2012年に前立腺悪性腫瘍手術(前立腺全摘除術)がロボット支援腹腔鏡下手術としてはじめて保険適応となり、その後外科的診療を行っている多くの診療科の手術に適応が広がっています。泌尿器科でも、2016年に前立腺癌に次いで比較的小さな腎癌に対する腎部分切除術が保険適応となり、現在では膀胱癌・腎盂尿管癌など悪性腫瘍を対象とした手術中心に多くの手術がロボット支援下に行われるようになっています(表1)。
当院では 2019年2月からロボット支援手術に取り組んでいます。腹腔鏡下手術を含めると従来開腹で行ってきた手術のほとんどがロボット支援腹腔鏡下あるいは腹腔鏡下で行われ、出血量も減少し、術後の患者さんの回復に寄与しています。
※:手術枠の関係で主にロボット支援ではない腹腔鏡下に行っています(2025年1月現在)
手術 | 症例数 |
---|---|
前立腺全摘除術(前立腺癌) | 32 |
腎部分切除術(腎癌) | 10 |
腎摘除術(腎癌) | 1 |
膀胱全摘除術(膀胱癌) | 6 |
腎盂形成術(腎盂尿管移行部狭窄症) | 2 |
合計 | 51 |
限局性前立腺癌に対する根治療法には、前立腺全摘除術、放射線療法(外照射・小線源療法)があります。
前立腺全摘除術は前立腺・精のうを摘出し、残った膀胱と尿道をつなげ直す(吻合する)手術です。開腹であれば下腹部を10cm以上切開し、出血量も平均 1500ml程度と多い手術になります。尿失禁や勃起不全などの合併症があります。
ロボット支援下手術では、創部は 1-1.5cmのものが6ヵ所です。前立腺の摘出の際には、そのうちのひとつを3cmに延長します。術後の痛みが軽減され、回復が早いといわれています。腹腔鏡下手術と同様に炭酸ガスを充満させて術野を確保しながら手術を行います。開腹術に比べて出血量は明らかに少ないといわれています。腹腔鏡下手術では前立腺切除後の尿道膀胱吻合の運針などに高度な技術が必要でしたが、ロボット支援手術では持針器にも関節があるためそうした運針を容易かつ確実に行うことが可能です。3D(三次元映像)かつ拡大視野が可能なロボット支援下手術では、高精細な手術で腫瘍組織摘出の精度の向上も見込めます。術後に生じる尿失禁を減らすことや、勃起神経を温存することにも有利であるという報告があります。
ロボット支援腹腔鏡下前立腺全摘除術は25°頭を下げた特殊な体位(頭低位)で行います。前立腺を切除して尿道をつなぎなおすという手術の方法は開腹術と大きく変わりませんが、腹腔内を経由して前立腺にアプローチするのは開腹術とは異なるところです。
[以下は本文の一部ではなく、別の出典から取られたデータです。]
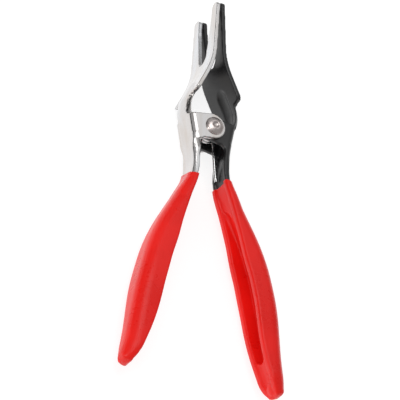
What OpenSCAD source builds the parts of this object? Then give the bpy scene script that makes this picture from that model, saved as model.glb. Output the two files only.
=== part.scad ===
// Fork-jaw spreading pliers: two pressed steel halves on one rivet, a torsion
// spring round the rivet that keeps the jaws shut, and dipped grips.
// Millimetres. The tool lies flat: X across, Y towards the jaws, Z along the
// rivet, with z = 0 at the lower edges of the jaws. Squeezing opens the jaws.

/* [Sheet steel] */
// Thickness of the pressed sheet
sheet_t = 2.3; // [1.8:0.1:2.6]
// Gap between the two jaw tips at rest
tip_gap = 0.3; // [0.2:0.05:1]

/* [Lengths] */
// Pivot to jaw tips
jaw_len = 75.5; // [72:0.5:90]
// Pivot to the end of the steel inside the grips
handle_len = 143.5; // [135:0.5:165]

/* [Jaw plates] */
// Half the width of a jaw plate
jaw_half_w = 13.8; // [12.8:0.2:17]
// Distance from the pivot to the shoulders' lower edge
shoulder_y = 18; // [16.5:0.1:19]
// Radius of the shoulders' corners
shoulder_r = 2.2; // [1:0.1:3]
// Radius of the prongs' outer corners
prong_outer_r = 2.2; // [1:0.1:3]
// Radius of the prongs' corners beside the slot
prong_slot_r = 3; // [1:0.1:3.2]
// Depth of the slot from the tips to its root
slot_len = 34.2; // [28:0.2:37]
// Half the width of the slot at the tips
slot_mouth_half_w = 7.6; // [6:0.1:8]
// Radius of the slot's round root
slot_root_r = 4.4; // [3:0.1:5.5]
// Half the width of the neck below the shoulders
neck_waist_half_w = 5.4; // [4.5:0.1:6.5]
// Radius of the notches between shoulders and neck
notch_r = 1.6; // [1:0.1:2]

/* [Bends of each half, degrees outward going down] */
// Lean of the flat jaw
jaw_lean = 2.6; // [1.5:0.1:4]
// Lean of the shoulder
shoulder_lean = 24.5; // [22:0.5:27]
// Lean of the web beside the pivot
ear_lean = -10.5; // [-12:0.5:-8]
// Lean of the throat above the grips
throat_lean = -7.4; // [-9:0.2:-6]
// Lean of the upper handle
handle_lean = 25; // [22:0.2:27]
// Lean of the lower handle
palm_lean = 8.4; // [5:0.2:10]

/* [Ears and rivet] */
// Half the width over the dark half's ears
inner_ear_half_w = 7; // [6.6:0.1:8]
// Gap between the two pairs of ears
ear_gap = 0.3; // [0.2:0.05:0.6]
// Radius of the ears' round ends
ear_r = 6.3; // [5.4:0.1:6.8]
// Radius of the rivet's shank
shank_r = 3.2; // [2.8:0.05:3.4]
// Running clearance of the rivet in the turning ears
rivet_play = 0.05; // [0.02:0.01:0.09]
// Radius of the rivet's heads
head_r = 5.15; // [4.6:0.05:5.4]
// Height of the domed head
head_h = 2; // [1.4:0.1:2.6]
// Height of the formed tail head
tail_h = 1.6; // [1:0.1:2.2]

/* [Stiffening bead] */
// Width of the pressed bead
bead_w = 7.4; // [6:0.2:8]
// How far the bead stands out of the web
bead_rise = 1.1; // [0.6:0.1:1.4]

/* [Return spring] */
// Wire diameter
wire_d = 1.8; // [1.4:0.1:1.9]
// Gap between turns
turn_gap = 0.5; // [0.42:0.02:0.6]
// Gap between the coil and the rivet's shank
coil_gap = 0.35; // [0.25:0.05:0.5]
// Full turns, to which the legs add half a turn
turns = 2; // [1:1:2]
// Length of the legs below the pivot
leg_len = 24; // [20:0.5:24.5]

/* [Handle channel] */
// Half the width of the channel at the throat
throat_half_w = 7; // [6.4:0.1:7.4]
// Depth of the channel at the throat
throat_depth = 3.9; // [3.4:0.1:5]
// Half the width where the grips begin to swell
grip_top_half_w = 7.7; // [7.4:0.1:8.6]
// Half the width of the channel in the palm
palm_half_w = 9.9; // [9:0.1:11]
// Depth of the channel in the palm
palm_depth = 10.6; // [8:0.2:12]
// Half the width of the channel near its end
tail_half_w = 7.7; // [7:0.1:8.6]
// Depth of the channel at its end
tail_depth = 4.6; // [3.8:0.1:6]
// Outer bend radius at the throat and beside the pivot
throat_bend_r = 2.6; // [2.5:0.1:3.2]
// Outer bend radius in the palm
palm_bend_r = 5.6; // [3.5:0.1:6]

/* [Dipped grips] */
// Thickness of the dipped coat
coat_t = 1; // [0.7:0.1:1.5]
// Distance from the pivot down to the grips' upper rims
rim_y = 27.4; // [25.5:0.1:29]
// Tilt of the rims
rim_tilt = 13; // [0:1:16]

/* [Hidden] */
$fn = 96;

steel_bright = [0.80, 0.80, 0.80];
steel_dark = [0.17, 0.17, 0.18];
coat_red = [0.86, 0.12, 0.10];

// Inner ears run between outer ears. The halves share everything else.
outer_ear_half_w = inner_ear_half_w + ear_gap + sheet_t;
tip_y = jaw_len;
tail_y = -handle_len;
end_y = tail_y - coat_t;
coat_gap = 0.03;
// The pressed part stands this much proud of the channel that runs on from it
proud = 0.05;

// Each bend is [height, change of slope, half its length]
bends = [
    [38.2, tan(shoulder_lean) - tan(jaw_lean), 8.5],
    [12.2, tan(ear_lean) - tan(shoulder_lean), 4.5],
    [-12, tan(throat_lean) - tan(ear_lean), 5],
    [-23, tan(handle_lean) - tan(throat_lean), 3.5],
    [-78, tan(palm_lean) - tan(handle_lean), 24]
];

// A ramp that starts smoothly at u = 0 over the length 2 b
function ramp(u, b) = u <= -b ? 0 : u >= b ? u : (u + b) ^ 2 / (4 * b);
function ramp_slope(u, b) = u <= -b ? 0 : u >= b ? 1 : (u + b) / (2 * b);
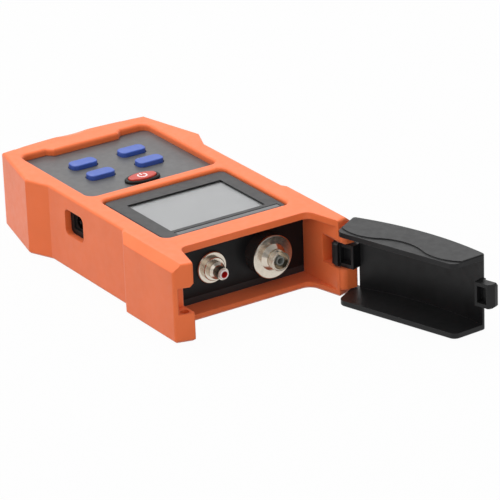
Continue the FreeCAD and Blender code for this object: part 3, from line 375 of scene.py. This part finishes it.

症例によってはロボット支援手術に向かないこともありますので、手術の選択に際しては、主治医とよく相談の上お考え下さい。
腎癌は腎臓の実質に発生する癌で、増加傾向にあります。腎癌の治療では手術療法が基本的な治療になります。大きな腫瘍では腎摘除術が選択されますが、一般的に 4cm未満の腫瘍では腎の温存が可能であり、主に腎部分切除術が行なわれています。腫瘍とその周囲の腎実質を切除する手術ですが、露出した尿の通り道や欠損した腎の実質を縫合して尿や血液が漏れてこないようにする必要があります。
もともと開腹で行われていた手術で、最近では腹腔鏡下腎部分切除術も積極的に行なってきました。腹腔鏡下手術では、腫瘍摘出後に欠損した腎臓を縫合することは難易度が高く、技術が必要です。腫瘍の部位や形態などの条件で開腹による腎部分切除術や腎臓自体を切除する腎摘除術を余儀なくされることもあります。また、開腹術では約20cmの切開創が必要です。
ロボット支援腹腔鏡下腎部分切除術は、創部は 腹腔鏡下手術とかわらず、開腹術に比べると術後の痛みや回復の点で有利であると考えられています。
また、鉗子が関節を持って自由に動くので、腫瘍の切除や切除後の断面の止血・縫合処置が容易です。そのため、従来の腹腔鏡下手術であれば困難であったより大きな腫瘍や難しい部位に位置する腫瘍の切除も可能であるといわれています。手術は腹腔鏡手術と同じく、横になった体位(側臥位)で行います。